I’m not sure I have the guts to go in the church again. Are liars allowed? If we were Catholics, I could confess my sins and be forgiven, but we’re not.
We have covered our little cherry tree in the front garden in lights.
Father Christmas will appear at a local fête. Obviously I no longer believe in Father Christmas, but I can pretend, for appearances’ sake – that’s pretending, not lying, there’s a huge difference. And I hope to buy some presents there. I wonder if Gabriel believes, and Bridget?
The big question is
what to get Daddy. I got him nail clippers last year, which he really appreciated, but unfortunately they are still working so I can’t get him any more.
Why are men so difficult to buy presents for? Women and girls are easy. We like pretty things, usually, things we wouldn’t buy for ourselves, like bracelets and necklaces and hair slides and T-shirts and cuddly toys. I, of course would prefer book tokens to any of those, but I know Mum likes to get perfume and clothes and glittery stuff.
Grandma always wanted silk scarves. She had loads of them. Never wore them as far as I remember, just kept them in a drawer and let me play with them. I would unfold them carefully from their tissue paper, wrap them around my waist or head and pretend to be a pirate or a highwayman, or if the scarf pattern was tiger skin or a leopard or zebra, I would be Tarzan.

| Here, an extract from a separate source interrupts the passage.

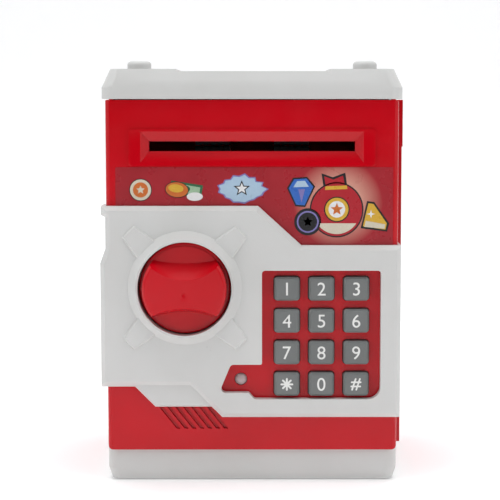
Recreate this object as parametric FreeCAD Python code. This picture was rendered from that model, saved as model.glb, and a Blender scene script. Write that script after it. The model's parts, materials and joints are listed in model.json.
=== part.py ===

Dad had a thing about old Tarzan films. So did I. I would leap from chair to chair and table to stool at Grandma’s shouting ‘Aah Eeh Aah!’
As Grandma used to say, ‘Those were the days,’ as if anything that happened a long time ago was necessarily better than what was happening in the present.
‘Mum.’
‘Yes?’ She puts down her magazine and peers at me over her glasses, which she only wears at home, as she hates herself in them. She keeps one pair in the bathroom, one in the kitchen, and one in the bedroom for reading in bed and one in her bag. That’s the theory anyway. In practice the cases are in place but the glasses could be anywhere at all: under piles of magazines, in with the laundry, in the garden. One day we were out together and she couldn’t find her car keys in her bag, so she emptied it and out came nine pairs of specs – nine! Several were old spares that didn’t really work any more and that she said she was going to take to be recycled at the opticians.
‘What is it, Gussie, stop staring at me as if I’m a Martian.’